A furiously witty response to Tobias Smollett's curmudgeonly 'Travels through France and Italy', Laurence Sterne's A Sentimental Journey through France and Italy became a hugely influential work of travel writing in its own right.

A Sentimental Journey Through France and Italy has many stylistic parallels with Tristram Shandy, and indeed, the narrator is one of the minor characters from the earlier novel. Although the story is more straightforward, A Sentimental Journey is interpreted by critics as part of the same artistic project to which Tristram Shandy belongs.
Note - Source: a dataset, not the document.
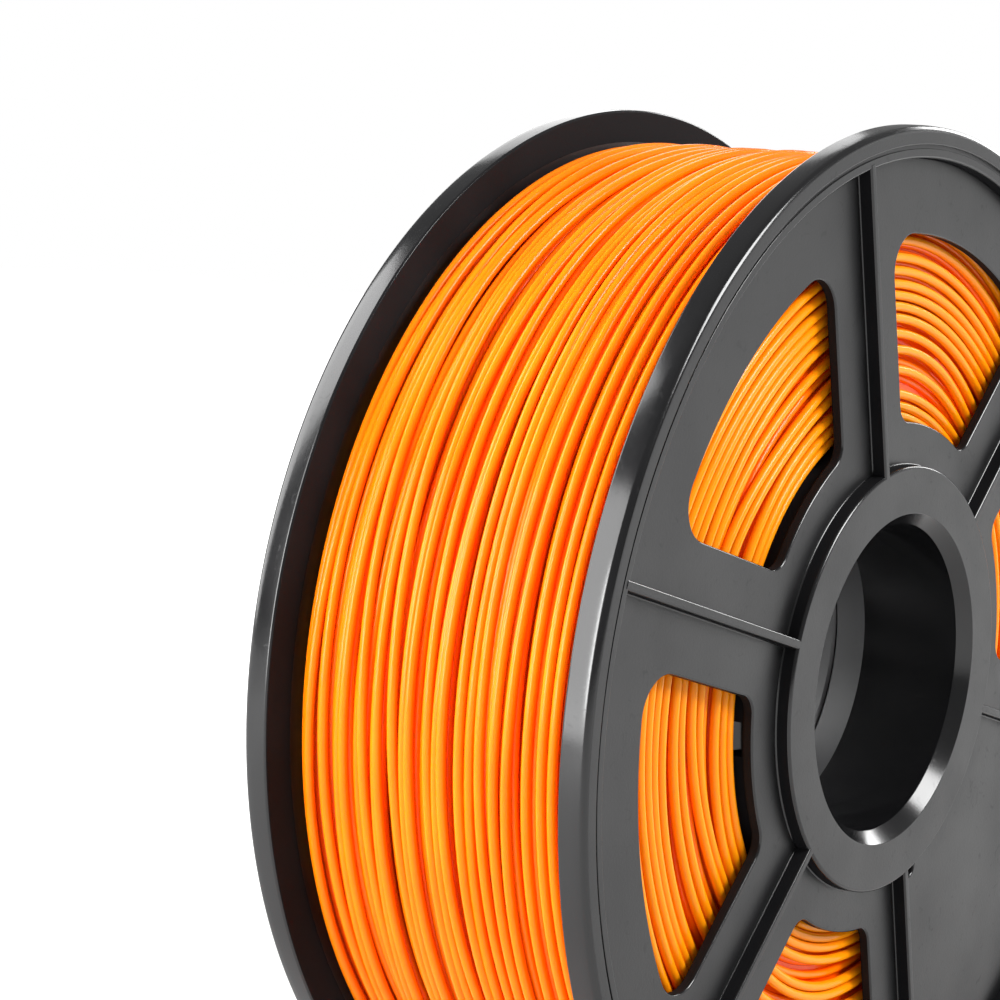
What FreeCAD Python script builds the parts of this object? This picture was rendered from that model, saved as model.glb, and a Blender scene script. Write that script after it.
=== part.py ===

The book is also interesting as it is example of the 'sentimental' novel that was to become highly popular in the late 18th century, a style eventually parodied in Jane Austen's Sense and Sensibility.

It is largely credited for starting the sentimental fiction subgenre - which can be a bit unfair to the book, since sentimental fiction is marked by ridiculous mawkish emotion. But Sentimental Journey rarely falls into such mawkishness. Rather, Sterne does an admirable job at balancing sincere emotion and irony around his rather peculiar travelling preacher Yorick who has decided to take a trip through France and Italy. Sterne is writing in the mode of travel fiction which was all the rage at the time. Sterne's twist, though, is that he focuses on the people of the towns he visits, rather than the places there.

~ ~ ~

Undated but thought to be c1920s.
London: The Navarre Society.
Blue cloth with gilt lettering and fleur de lis design on spine

CONDITION:
Cloth hard covers with gilt titles and decoration on the spines, slight discolouration of the spines. Very light surface scuffing on the boards. Gilt top edges, untrimmed fore and lower edges. Vol I of Tristram Shandy has a lean forward at the spine. Binding is good. No inscriptions. Each volume has a tissue guarded frontispiece and decorated title page.